Show that $A^3 = B$ has exactly one REAL solution (which is easy to find), where: $$B = \begin{bmatrix}8& 0& 0\\ 0& -1& 0\\ 0& 0 &27\end{bmatrix}$$
Finding the solution is really easy. But how can we show that it's the only solution ? I know that the power of a diagonal matrix is a diagonal matrix, but is the opposite: the nth root of a diagonal matrix is a diagonal matrix, also true ? And if so, how to prove it ?
On
The main points about this situation are that (1) the matrix $B$ is diagonalisable over the real numbers (it is even diagonal), and (2) its eigenspaces all have dimension$~1$ (because the diagonal entries are all distinct); also relevant is of course that cube roots of scalars always uniquely exist over the real numbers.

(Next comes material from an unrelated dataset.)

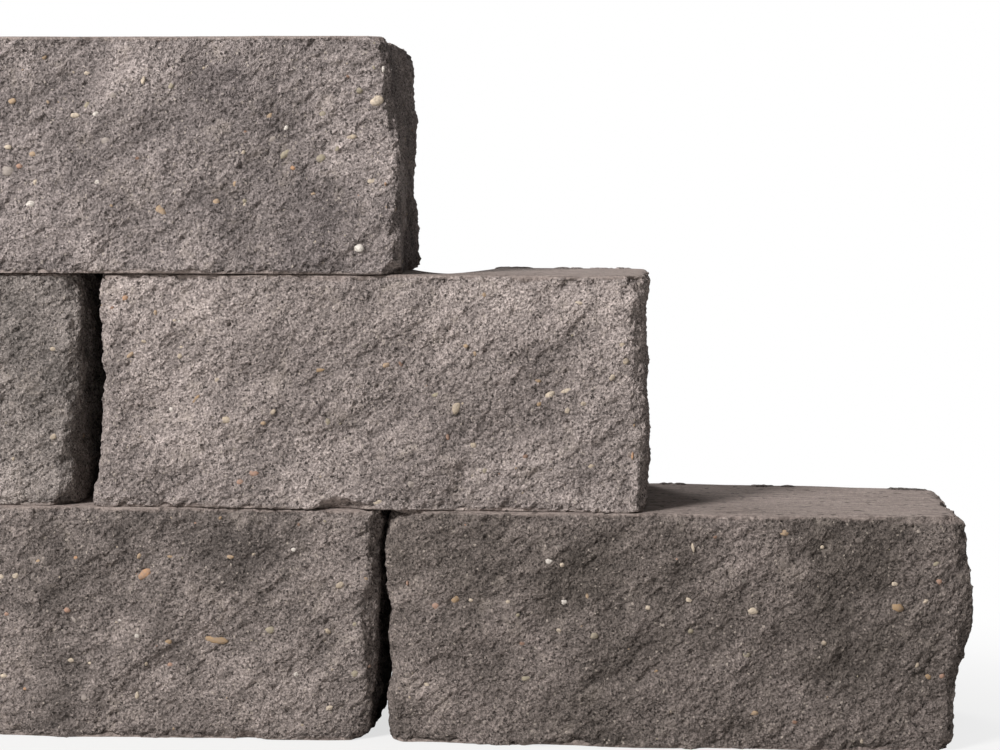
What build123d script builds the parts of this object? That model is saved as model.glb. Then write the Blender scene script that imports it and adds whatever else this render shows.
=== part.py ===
"""A stepped dry stack of six split concrete walling blocks, laid three, two and one.

Each block was cast as a longer bar between flat beds and then split on all four sides.
So its top and bottom are flat and smooth, and its front, back and ends are broken faces
of shallow facets, with a worn upper arris, a crisp lower one, cut corners and chips.

Millimetres, +Z up. X runs along the courses, the face side looks along -Y, and the origin
is on the ground at the middle of the stack.
"""

import os
from math import cos, pi, radians, sin
from random import Random

from build123d import *

# Block sizes
block_length = 288.0  # mean length between the two split ends
block_depth = 120.0  # mean depth from the split face to the split back
block_height = 120.0  # between the two cast beds
end_joint = 12.0  # mean open joint between two ends in one course

# Split faces
facet_width = 18.0  # mean width of a facet along a face
facet_height = 17.0  # mean height of a facet
facet_slide = 4.0  # how far a facet's corner slides along the face, either way
facet_relief = 1.4  # how far a facet's corner stands out or in, either way
swell_count = 4  # long swells that cross a split face, each with its own length and slope
swell_height = 2.6  # height of all swells together, either way
shortest_swell = 48.0  # least distance from crest to crest
longest_swell = 120.0  # greatest distance from crest to crest
flattest_swell = 15.0  # degrees that the least sloped swell runs from straight along a face
steepest_swell = 75.0  # degrees that the most sloped one does
corner_cut = 6.0  # distance from a corner to where its cut starts
corner_cut_play = 3.0  # how much that distance varies, either way

# Arrises, the edges between a bed and the split faces
upper_arris_set = 3.0  # how far the upper bed's edge lies behind the face
upper_arris_height = 4.0  # height over which the face rounds back to it
upper_arris_steps = 2  # facets in that round
lower_arris_set = 0.9  # how far the lower bed's edge lies behind the face
lower_arris_height = 2.2  # height over which the face comes out from it

# Every block: its course and place in it, what its length and place are off by, how far its
# face bellies out, how far its left and right ends stand out at equal steps from the bottom
# bed to the top bed, and how far its back does at equal steps from left to right.
# A chip is a hollow of a radius and a depth at a corner or an edge: side gives its signs along
# X, Y and Z, and slide is how far from the middle of an edge it is. A dip is a round trough in
# the top bed: across is its place along X, and it falls to the back from a line behind the face.
blocks = [
    dict(
        name="bottom_left_block", course=0, place=-1.0, longer=-2.0, shift=-0.4, belly=1.5,
        left_end=(-4, 0, 2, 1, -2), right_end=(-1, 0, -2, 1, 0), back=(0, 2, 1, -1, 0),
        chips=[dict(side=(-1, -1, -1), radius=22.0, depth=9.0, slide=0.0)],
    ),
    dict(
        name="bottom_middle_block", course=0, place=0.0, longer=2.0, shift=0.0, belly=2.0,
        left_end=(0, 1, 0, -1, -1), right_end=(-6, -1, -1.5, 1, 2), back=(0, -1, 1, 2, 1),
        chips=[
            dict(side=(1, -1, -1), radius=24.0, depth=11.0, slide=0.0),
            dict(side=(0, -1, -1), radius=16.0, depth=2.6, slide=78.0),
        ],
    ),
    dict(
        name="bottom_right_block", course=0, place=1.0, longer=2.0, shift=-4.0, belly=3.0,
        left_end=(0, 1, 0.5, -0.5, -0.5), right_end=(-4, -1, 5, 5, -2.5), back=(2, 5, 6, 1, -7),
        chips=[dict(side=(1, -1, -1), radius=20.0, depth=9.0, slide=0.0)],
    ),
    dict(
        name="middle_left_block", course=1, place=-0.5, longer=-2.0, shift=-2.9, belly=1.5,
        left_end=(-3, 1, 1, 0, -3), right_end=(-4, -1.5, 0, 2, 0), back=(-1, 1, 0, 2, 0),
        chips=[dict(side=(1, -1, -1), radius=26.0, depth=11.0, slide=0.0)],
    ),
    dict(
        name="middle_right_block", course=1, place=0.5, longer=-8.7, shift=-8.9, belly=1.0,
        left_end=(2.5, 0.5, -1.5, -1, 0.5), right_end=(1, 1, 0, -1, 1), back=(0, 1, -1, 0, -2),
        chips=[
            dict(side=(0, -1, -1), radius=30.0, depth=4.0, slide=-16.0),
            dict(side=(1, -1, 1), radius=24.0, depth=8.0, slide=0.0),
        ],
        dip=dict(radius=110.0, across=32.0, behind=14.0, slope=1.9),
    ),
    dict(
        name="top_block", course=2, place=0.0, longer=-2.0, shift=11.0, belly=2.0,
        left_end=(-2, 1, 2, 1, -3), right_end=(2.5, 1, -0.5, -3, -6), back=(0, 2, 1, -1, 0),
        chips=[
            dict(side=(1, -1, 1), radius=24.0, depth=6.0, slide=0.0),
            dict(side=(1, -1, -1), radius=18.0, depth=7.0, slide=0.0),
        ],
    ),
]


def between(profile, share):
    """Value at a share of the way along a row of values at equal steps."""
    place = share * (len(profile) - 1)
    step = min(int(place), len(profile) - 2)
    return profile[step] + (profile[step + 1] - profile[step]) * (place - step)


def facet_corners(side_length, facets, chance):
    """Distances along one side where facets meet, from the cut at one corner to the next cut."""
    cut = corner_cut + chance.uniform(-corner_cut_play, corner_cut_play)
    pitch = (side_length - 2 * cut) / facets
    inner = [cut + pitch * step + chance.uniform(-facet_slide, facet_slide) for step in range(1, facets)]
    return [cut, *inner, side_length - cut]


def draw_swells(chance):
    """Length, slope and start of every swell of one block."""
    return [
        (
            chance.uniform(shortest_swell, longest_swell),
            radians(chance.uniform(flattest_swell, steepest_swell)),
            chance.uniform(0, 2 * pi),
        )
        for _ in range(swell_count)
    ]


def swell(swells, run, level):
    """Height of all swells together, at a distance along a face and up it."""
    heights = [sin(2 * pi * (run * cos(slope) - level * sin(slope)) / length + start)
               for length, slope, start in swells]
    return swell_height * sum(heights) / len(heights)


def split_outline(block, level, set_back, swells, chance):
    """Points round a block at a height above its bed, anticlockwise from the front left corner."""
    half_length = (block_length + block["longer"]) / 2 - set_back
    half_depth = block_depth / 2 - set_back
    left = -half_length - between(block["left_end"], level / block_height)
    right = half_length + between(block["right_end"], level / block_height)
    corners = [
        Vector(left, -half_depth, level),
        Vector(right, -half_depth, level),
        Vector(right, half_depth + block["back"][-1], level),
        Vector(left, half_depth + block["back"][0], level),
    ]
    points = []
    whole_run = 0.0
    for number, corner in enumerate(corners):
        side = corners[(number + 1) % len(corners)] - corner
        along = side.normalized()
        outward = Vector(along.Y, -along.X)
        facets = round((block_depth if number % 2 else block_length) / facet_width)
        for run in facet_corners(side.length, facets, chance):
            share = run / side.length
            stand_out = swell(swells, whole_run + run, level) + chance.uniform(-facet_relief, facet_relief)
            if number == 0:
                stand_out += block["belly"] * sin(pi * share)
            elif number == 2:
                ends = block["back"][-1] * (1 - share) + block["back"][0] * share
                stand_out += between(block["back"], 1 - share) - ends
            points.append(corner + along * run + outward * stand_out)
        whole_run += side.length
    return points


def facet(*points):
    """One flat face through its points."""
    return Face(Wire.make_polygon(points))


def broken_bar(block):
    """The block as split, before its chips: two flat beds and rows of three-cornered facets."""
    chance = Random(block["name"])
    swells = draw_swells(chance)
    face_height = block_height - lower_arris_height - upper_arris_height
    rows = round(face_height / facet_height)
    levels = [(0.0, lower_arris_set)]
    levels += [(lower_arris_height + face_height * row / rows, 0.0) for row in range(rows + 1)]
    for step in range(1, upper_arris_steps + 1):
        angle = radians(90) * step / upper_arris_steps
        level = block_height - upper_arris_height * (1 - sin(angle))
        levels.append((level, upper_arris_set * (1 - cos(angle))))
    outlines = [split_outline(block, level, set_back, swells, chance) for level, set_back in levels]
    faces = [facet(*outlines[0]), facet(*outlines[-1])]
    for lower, upper in zip(outlines, outlines[1:]):
        for here in range(len(lower)):
            after = (here + 1) % len(lower)
            if chance.random() < 0.5:
                faces.append(facet(lower[here], lower[after], upper[after]))
                faces.append(facet(lower[here], upper[after], upper[here]))
            else:
                faces.append(facet(lower[here], lower[after], upper[here]))
                faces.append(facet(lower[after], upper[after], upper[here]))
    return Solid(Shell(faces))


def chip_centre(block, chip):
    """Centre of the ball that knocks a chip off, out past the corner or edge it is on."""
    side = Vector(*chip["side"])
    half = Vector((block_length + block["longer"]) / 2, block_depth / 2, block_height / 2)
    corner = Vector(side.X * half.X, side.Y * half.Y, side.Z * half.Z + half.Z)
    along = Vector(*(0.0 if sign else chip["slide"] for sign in chip["side"]))
    return corner + along + side.normalized() * (chip["radius"] - chip["depth"])


def split_block(block):
    """One block on its own ground, with its chips knocked off and its dip worn in."""
    rough = broken_bar(block)
    with BuildPart() as solid:
        add(rough)
        for chip in block["chips"]:
            with Locations(chip_centre(block, chip)):
                Sphere(chip["radius"], mode=Mode.SUBTRACT)
        if "dip" in block:
            dip = block["dip"]
            deepest = Location((dip["across"], dip["behind"] - block_depth / 2, block_height), (-dip["slope"], 0, 0))
            with Locations(deepest):
                Cylinder(
                    dip["radius"], block_depth, rotation=(-90, 0, 0),
                    align=(Align.CENTER, Align.MAX, Align.MIN), mode=Mode.SUBTRACT,
                )
    return solid.part


os.makedirs("parts", exist_ok=True)
module = block_length + end_joint
for block in blocks:
    centre = block["place"] * module + block["shift"]
    piece = split_block(block).moved(Location((centre, 0, block["course"] * block_height)))
    piece.label = block["name"]
    export_step(piece, f"parts/{block['name']}.step")
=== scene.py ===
"""The looks of a stepped dry stack of split concrete walling blocks.

Each block takes its solid's own shape. Its faces get the relief of broken concrete: slanting
ridges, grains, pulled-out holes, crumbled arrises and pebbles, and its beds stay flat as cast.
Metres, in the frame of the solids: +X along the courses, -Y towards the face side, +Z up.
"""

from math import pi, radians
from random import Random

import bmesh
import bpy
import numpy as np
from mathutils import Matrix, Vector
from mathutils.bvhtree import BVHTree


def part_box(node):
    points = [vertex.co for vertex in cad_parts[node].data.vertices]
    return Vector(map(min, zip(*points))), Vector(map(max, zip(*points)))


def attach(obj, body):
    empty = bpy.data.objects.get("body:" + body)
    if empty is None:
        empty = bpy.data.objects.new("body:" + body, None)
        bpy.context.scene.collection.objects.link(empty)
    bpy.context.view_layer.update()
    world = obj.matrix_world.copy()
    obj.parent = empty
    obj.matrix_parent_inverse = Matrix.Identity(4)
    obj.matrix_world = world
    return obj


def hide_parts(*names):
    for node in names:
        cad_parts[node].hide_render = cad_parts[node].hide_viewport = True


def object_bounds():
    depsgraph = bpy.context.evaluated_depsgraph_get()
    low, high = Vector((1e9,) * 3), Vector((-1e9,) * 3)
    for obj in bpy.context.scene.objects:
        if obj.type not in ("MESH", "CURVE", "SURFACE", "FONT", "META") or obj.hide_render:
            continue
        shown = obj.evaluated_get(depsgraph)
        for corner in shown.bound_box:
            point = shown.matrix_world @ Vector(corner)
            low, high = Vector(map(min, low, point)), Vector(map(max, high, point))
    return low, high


mm = 0.001

# The mesh of a block
grid_size = 0.92 * mm  # side of a square of the fine grid that the relief is cut into
worn_passes = 8  # rounds of smoothing that wear the solid's own edges before they are broken
merge_distance = 0.01 * mm  # points of a solid nearer than this are one
triangle_limit = 150000  # of one block, without its pebbles and crumbs

# Pebbles in the split faces
pebble_count = 110  # loose scatter of small pebbles in one block
pebble_to_arris = 4 * mm  # least distance of a scattered pebble from a bed
steepest_face = 0.6  # of a normal's Z, on which a scattered pebble may lie
pebble_thickness = 0.6  # as a share of the length or breadth
pebble_proud = 0.32  # share of a pebble's thickness that stands out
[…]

If $A$ is such that $A^3=B$, then clearly $A$ and $B$ must commute. Now if $v$ any eigenvector for $B$, then $Av$ is also an eigenvector for $B$, for the same eigenvalue: say $Bv=\lambda v$ then $B(Av)=A(Bv)=A(\lambda v)=\lambda(Av)$. But by property (2) above, this means $Av$ is a scalar multiple of $v$, in other words $v$ is also an eigenvector for$~A$. Then any basis of eigenvectors for$~B$ is also a basis of eigenvectors for$~A$, and $A$ will be diagonal when expressed on such a basis. In the example, the standard basis is such a basis of eigenvectors, in other words $A$ must, just like$~B$, be a diagonal matrix. As you already saw, it can only be the matrix obtained by taking cube roots of each of the diagonal entries of$~B$.

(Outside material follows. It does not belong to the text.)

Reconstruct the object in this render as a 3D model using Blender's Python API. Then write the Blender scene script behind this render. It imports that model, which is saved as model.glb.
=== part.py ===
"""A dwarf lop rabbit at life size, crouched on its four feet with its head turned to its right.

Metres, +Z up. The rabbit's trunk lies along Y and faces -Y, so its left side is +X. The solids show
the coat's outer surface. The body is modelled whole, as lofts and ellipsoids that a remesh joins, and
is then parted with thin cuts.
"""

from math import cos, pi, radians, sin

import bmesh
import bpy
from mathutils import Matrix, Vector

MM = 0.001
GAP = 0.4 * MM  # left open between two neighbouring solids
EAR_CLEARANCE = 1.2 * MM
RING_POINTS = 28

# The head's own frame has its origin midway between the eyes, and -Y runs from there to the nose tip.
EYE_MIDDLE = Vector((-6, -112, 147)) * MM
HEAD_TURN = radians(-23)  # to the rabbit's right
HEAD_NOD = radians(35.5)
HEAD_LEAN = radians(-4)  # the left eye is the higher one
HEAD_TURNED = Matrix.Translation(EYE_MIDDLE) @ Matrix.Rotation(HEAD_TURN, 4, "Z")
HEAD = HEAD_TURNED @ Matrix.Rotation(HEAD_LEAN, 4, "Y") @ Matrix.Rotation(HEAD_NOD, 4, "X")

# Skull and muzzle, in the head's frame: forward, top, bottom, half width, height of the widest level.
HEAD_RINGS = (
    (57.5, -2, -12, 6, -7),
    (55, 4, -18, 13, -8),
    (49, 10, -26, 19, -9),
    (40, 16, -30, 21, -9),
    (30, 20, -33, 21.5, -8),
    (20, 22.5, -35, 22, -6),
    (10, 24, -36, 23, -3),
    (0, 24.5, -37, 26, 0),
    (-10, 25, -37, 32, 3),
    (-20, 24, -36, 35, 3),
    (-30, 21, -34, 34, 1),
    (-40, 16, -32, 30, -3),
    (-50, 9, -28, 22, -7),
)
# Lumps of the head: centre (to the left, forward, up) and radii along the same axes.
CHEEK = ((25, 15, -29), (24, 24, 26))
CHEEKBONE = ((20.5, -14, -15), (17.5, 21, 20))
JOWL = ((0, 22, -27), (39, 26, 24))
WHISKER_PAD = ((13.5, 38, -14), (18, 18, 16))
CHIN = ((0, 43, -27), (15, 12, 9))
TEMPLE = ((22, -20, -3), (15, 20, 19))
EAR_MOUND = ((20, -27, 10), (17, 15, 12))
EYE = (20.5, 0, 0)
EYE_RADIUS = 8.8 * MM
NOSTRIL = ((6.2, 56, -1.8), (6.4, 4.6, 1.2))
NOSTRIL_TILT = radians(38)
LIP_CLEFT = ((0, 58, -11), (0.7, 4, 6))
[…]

The result follows from a direct computation using Buchberger's algorithm as follows. Write $A=(a_{ij})$ with $9$ parameters as entries. The Buchberger's algorithm immediately gives the following: the diagonal elements $a_{ii}$ have to satisfy one of the following equations: $$ (a_{11},a_{22},a_{33})=(2,-1,3), $$ or $$ a_{11}^2 + 2a_{11} + 4=0, $$ or $$ a_{22}^2 - a_{22} + 1=0, $$ or
$$ a_{33}^2 + 3a_{33} + 9=0. $$ The last three equations do not have real solutions. Then we easily see that $A={\rm diag}(2,-1,3)$ is the only real solution.
Edit: In this question
$A$ is a symmetric real matrix. Show that there is $B$ such that $B^3=A$
the claim is proved, too, since our matrix here is indeed symmetric.